Aim of the exercise: Return each line of the material verbatim.

Recorded data:

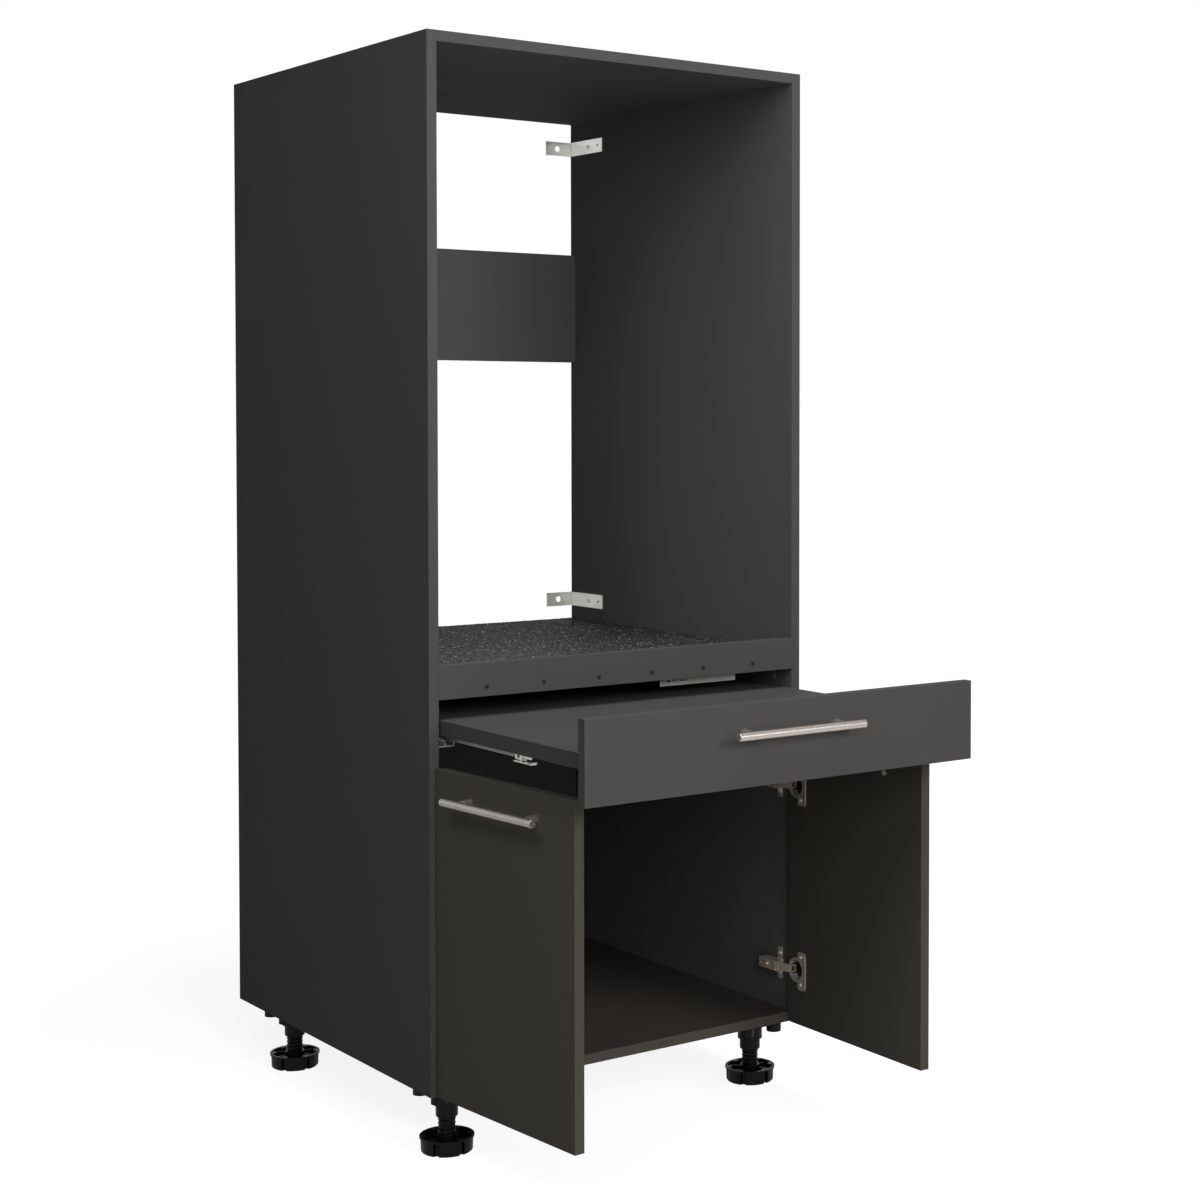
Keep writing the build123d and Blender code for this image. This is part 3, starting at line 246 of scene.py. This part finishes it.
def cup_hollow(tree, place, node):
    """1 inside a node's two hinge cups, else 0: nearer to a cup's axis than cup_reach, past the flange."""
    low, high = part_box(node)
    apart = add_node(tree, "SeparateXYZ", {0: place})
    height = reckoned(tree, "SUBTRACT", apart.outputs["Z"], (low.z + high.z) / 2)
    height = reckoned(tree, "SUBTRACT", reckoned(tree, "ABSOLUTE", height), cup_pitch / 2)
    along = reckoned(tree, "SUBTRACT", apart.outputs["Y"], cup_axis_y)
    flat = add_node(tree, "CombineXYZ", {0: along, 1: height}).outputs[0]
    radius = add_node(tree, "VectorMath", {0: flat}, operation="LENGTH").outputs["Value"]
    near = ranged(tree, radius, cup_reach - cup_blur, cup_reach, 1.0, 0.0)
    side = reckoned(tree, "ABSOLUTE", apart.outputs["X"])
    mouth = min(abs(low.x), abs(high.x)) + cup_flange
    deep = ranged(tree, side, mouth, mouth + cup_blur, 0.0, 1.0)
    return reckoned(tree, "MULTIPLY", near, deep)


def plated_steel(name, hex_colour, tint_hex, roughness, metallic, grain=(1.0, 1.0, 1.0), grain_size=0.7,
                 relief=0.06, hollow=None):
    """Metal whose colour and gloss waver in patches, with a grain stretched along an axis.
    hollow names a hinge cup node, whose greased inside is darker."""
    material, tree, shader = new_material(name, Metallic=metallic)
    place = object_place(tree)
    patches = noise(tree, place, 1 / patch_size, 3.0)
    stretched = add_node(tree, "Mapping", {"Vector": place, "Scale": grain}).outputs[0]
    lines = noise(tree, stretched, 1 / (grain_size * millimetre), 3.0)
    patch = ranged(tree, patches, 0.35, 0.65, 0.0, 1.0)
    colour = mixed(tree, patch, linear(hex_colour), linear(tint_hex))
    if hollow:
        colour = mixed(tree, cup_hollow(tree, place, hollow), colour, linear("#2b231b"))
    gloss = ranged(tree, lines, 0.25, 0.75, roughness - 0.07, roughness + 0.09)
    shaded(tree, shader, colour, gloss, lines, relief, 0.1 * millimetre)
    return material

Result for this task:
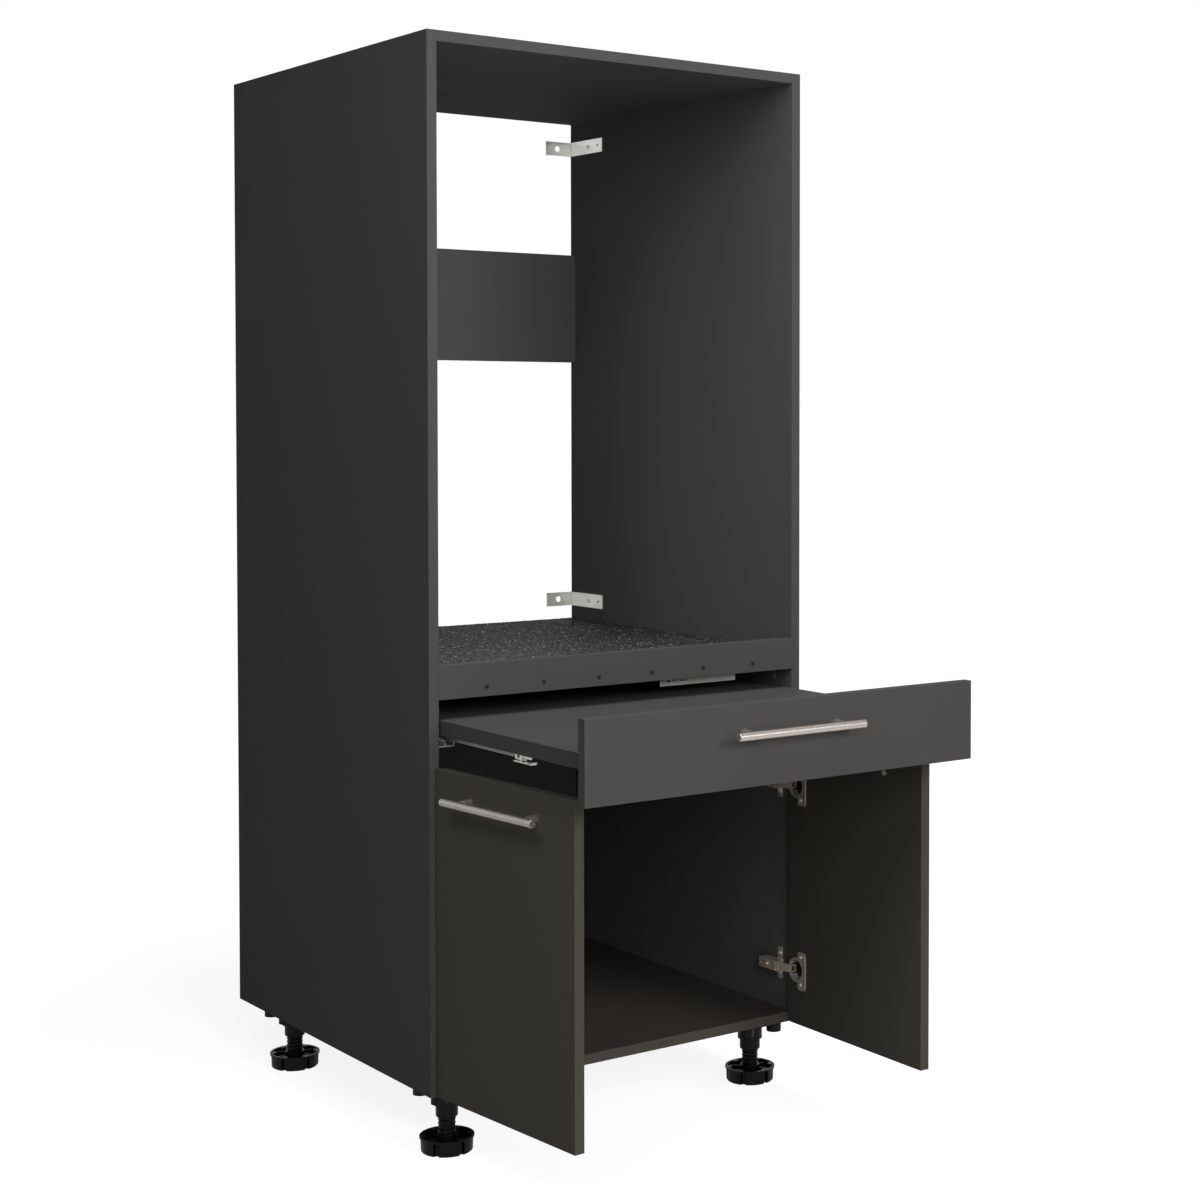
Keep writing the build123d and Blender code for this image. This is part 3, starting at line 246 of scene.py. This part finishes it.
def cup_hollow(tree, place, node):
    """1 inside a node's two hinge cups, else 0: nearer to a cup's axis than cup_reach, past the flange."""
    low, high = part_box(node)
    apart = add_node(tree, "SeparateXYZ", {0: place})
    height = reckoned(tree, "SUBTRACT", apart.outputs["Z"], (low.z + high.z) / 2)
    height = reckoned(tree, "SUBTRACT", reckoned(tree, "ABSOLUTE", height), cup_pitch / 2)
    along = reckoned(tree, "SUBTRACT", apart.outputs["Y"], cup_axis_y)
    flat = add_node(tree, "CombineXYZ", {0: along, 1: height}).outputs[0]
    radius = add_node(tree, "VectorMath", {0: flat}, operation="LENGTH").outputs["Value"]
    near = ranged(tree, radius, cup_reach - cup_blur, cup_reach, 1.0, 0.0)
    side = reckoned(tree, "ABSOLUTE", apart.outputs["X"])
    mouth = min(abs(low.x), abs(high.x)) + cup_flange
    deep = ranged(tree, side, mouth, mouth + cup_blur, 0.0, 1.0)
    return reckoned(tree, "MULTIPLY", near, deep)


def plated_steel(name, hex_colour, tint_hex, roughness, metallic, grain=(1.0, 1.0, 1.0), grain_size=0.7,
                 relief=0.06, hollow=None):
    """Metal whose colour and gloss waver in patches, with a grain stretched along an axis.
    hollow names a hinge cup node, whose greased inside is darker."""
    material, tree, shader = new_material(name, Metallic=metallic)
    place = object_place(tree)
    patches = noise(tree, place, 1 / patch_size, 3.0)
    stretched = add_node(tree, "Mapping", {"Vector": place, "Scale": grain}).outputs[0]
    lines = noise(tree, stretched, 1 / (grain_size * millimetre), 3.0)
    patch = ranged(tree, patches, 0.35, 0.65, 0.0, 1.0)
    colour = mixed(tree, patch, linear(hex_colour), linear(tint_hex))
    if hollow:
        colour = mixed(tree, cup_hollow(tree, place, hollow), colour, linear("#2b231b"))
    gloss = ranged(tree, lines, 0.25, 0.75, roughness - 0.07, roughness + 0.09)
    shaded(tree, shader, colour, gloss, lines, relief, 0.1 * millimetre)
    return material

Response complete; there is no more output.